____ Data provided

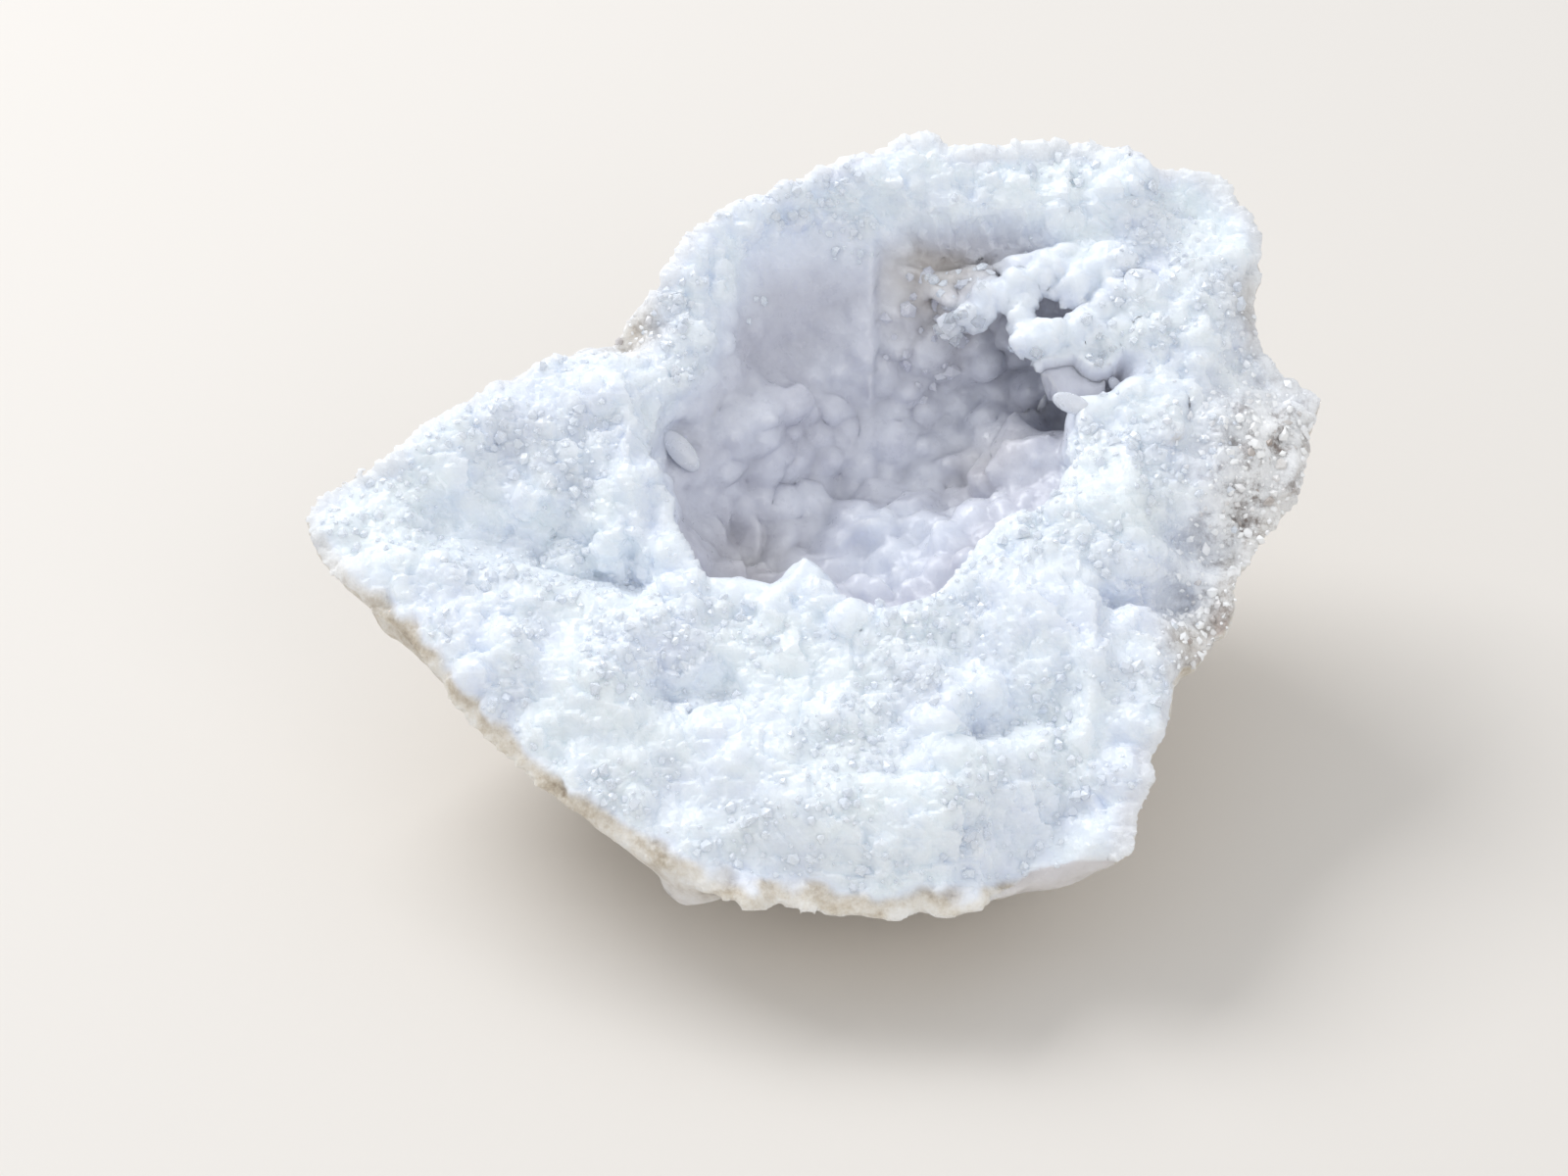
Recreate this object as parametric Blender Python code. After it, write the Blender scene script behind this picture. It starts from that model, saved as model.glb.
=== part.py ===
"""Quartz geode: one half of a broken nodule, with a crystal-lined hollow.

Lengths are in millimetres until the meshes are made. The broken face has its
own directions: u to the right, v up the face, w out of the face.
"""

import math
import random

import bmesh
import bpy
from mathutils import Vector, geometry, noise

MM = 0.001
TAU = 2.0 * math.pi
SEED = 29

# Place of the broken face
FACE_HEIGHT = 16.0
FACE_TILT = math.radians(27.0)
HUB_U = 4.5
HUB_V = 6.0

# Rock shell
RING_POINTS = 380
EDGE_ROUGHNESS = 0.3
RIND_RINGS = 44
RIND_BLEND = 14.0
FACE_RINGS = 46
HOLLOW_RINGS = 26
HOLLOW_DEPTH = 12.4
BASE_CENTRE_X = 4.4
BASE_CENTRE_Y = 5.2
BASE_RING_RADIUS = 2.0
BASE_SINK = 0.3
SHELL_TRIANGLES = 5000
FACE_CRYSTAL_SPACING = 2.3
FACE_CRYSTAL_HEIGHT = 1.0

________

*Work to be completed*.
Identify and extract each line of the listing that contains "from".

*Written response*.
Recreate this object as parametric Blender Python code. After it, write the Blender scene script behind this picture. It starts from that model, saved as model.glb.
from mathutils import Vector, geometry, noise